Trejo sighed and looked down. Elvi steeled herself. She was aware how thin her argument was. Even if Holden had come right out and made the accusation, it wouldn’t have carried much weight. Her trust in him would do more to undermine her own status than to dignify his report. All she had was the bone-deep conviction that it was true. She was prepared to plant her flag there and defend her position until Trejo took her seriously.

She expected him to say What evidence do you have? or What makes you think that? or Why would he do that? Instead, the admiral stretched his neck to the side until it popped. “Has there been any change in the high consul’s condition?”

“Not that I’ve seen,” she said. “But—”

“What options do we have for bringing him back to himself?”

“I don’t know. I honestly don’t know if that’s even possible.”

“We did the thing in the first place,” Trejo said. His voice was getting a rasp to it. Frustration or fear or anger. “Why can’t we undo it?”

“The same reason we can’t stir milk back out of coffee or unscramble an egg. Physics is full of things that only work in one direction. This is one.”

“Can we regenerate his central nervous system the way we would after a head injury?”

Elvi felt confused. She’d imagined several versions of this conversation, but none of them had involved ignoring her fears and changing the subject. She wasn’t sure what to do.

“Well, um . . . it’s not exactly like that. The cells in his brain are all still intact. Cortázar changed the way they function. Regrowing tissue means finding areas that are compromised and encouraging new cells to build there.”

“If we intentionally damaged his brain and pumped in normal cell lines, would he grow back?”

“I’m sorry?”

“Burn out his hippocampus, regenerate it. Then his occipital lobe or whatever. Go through him part by part, kill what’s there and replace it with fresh tissue that works like normal human flesh, and build him back up that way. Would that work?”

“I . . . I don’t know,” Elvi said. “That’s the Ship of Theseus question. Whether, when you replace all the individual parts of something, you still have the same thing. That’s philosophy. But even then, regrowing central nervous systems is tricky work. We’d want to talk to medical doctors. Physicians. I’m a biologist.”

“Cortázar did it.”

“Cortázar is deeply, deeply ethically flawed,” Elvi said. “I’m pretty sure he was using Duarte as an animal model to work the kinks out for his own treatment in the future, and I think he’s planning to sacrifice Teresa too. That’s what I’m here telling you.”

“What about the things that attacked the ring space? Can we say definitively whether they do or don’t pose an ongoing threat? If I park another ship where Medina used to be, is it going to get eaten? Or are we safe as long as we don’t blow up any more neutron stars?”

Elvi didn’t mean to laugh. It just happened. Trejo’s professional demeanor slipped for a moment, and she saw the rage and despair underneath it.

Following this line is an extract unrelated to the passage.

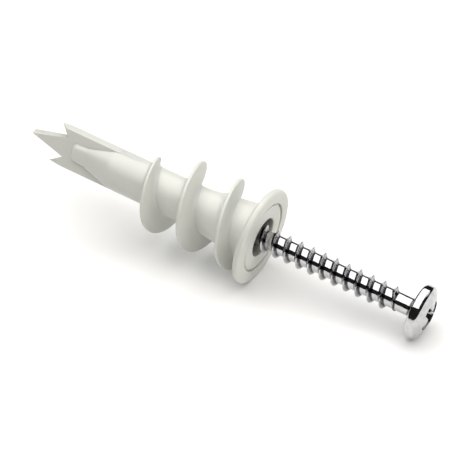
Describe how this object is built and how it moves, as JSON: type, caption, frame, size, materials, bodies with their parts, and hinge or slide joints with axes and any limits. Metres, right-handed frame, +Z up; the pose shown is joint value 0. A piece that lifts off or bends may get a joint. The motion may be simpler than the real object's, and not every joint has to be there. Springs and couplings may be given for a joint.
{
  "type": "self-drilling drywall anchor",
  "caption": "Nylon self-drilling plasterboard anchor with a cutting blade, coarse right-hand flight and stepped flange, with a pan-head tapping screw started in its mouth.",
  "frame": {"origin": "below the middle of the pair, on the surface it lies on", "axes": "+X from the cutting point towards the screw head, +Z up; the pair lies as it rests on a table"},
  "size_m": [0.0678, 0.015, 0.0155],
  "materials": {
    "nylon": "off-white nylon, satin as moulded",
    "steel": "bright zinc-plated steel"
  },
  "bodies": {
    "root": {"anchor_body": "nylon", "screw": "steel"}
  },
  "joints": []
}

“How would I possibly know that?” she said. Her voice was louder than she’d meant it to be, but she didn’t rein herself in. “I don’t know what they are or how they ate the ships they did. Have we had reports? Do we have data? I can’t do anything but speculate without that. And what does any of that have to do with Teresa Duarte?”

Trejo went to his desk, called up a fresh window, and shifted it to her hand terminal. She looked at the images there. She recognized the Heart of the Tempest. It was the most iconic Laconian ship there was. The images had the hyperreal quality of optical telescopy that had been stabilized and enhanced. A few glittering sparks appeared around it.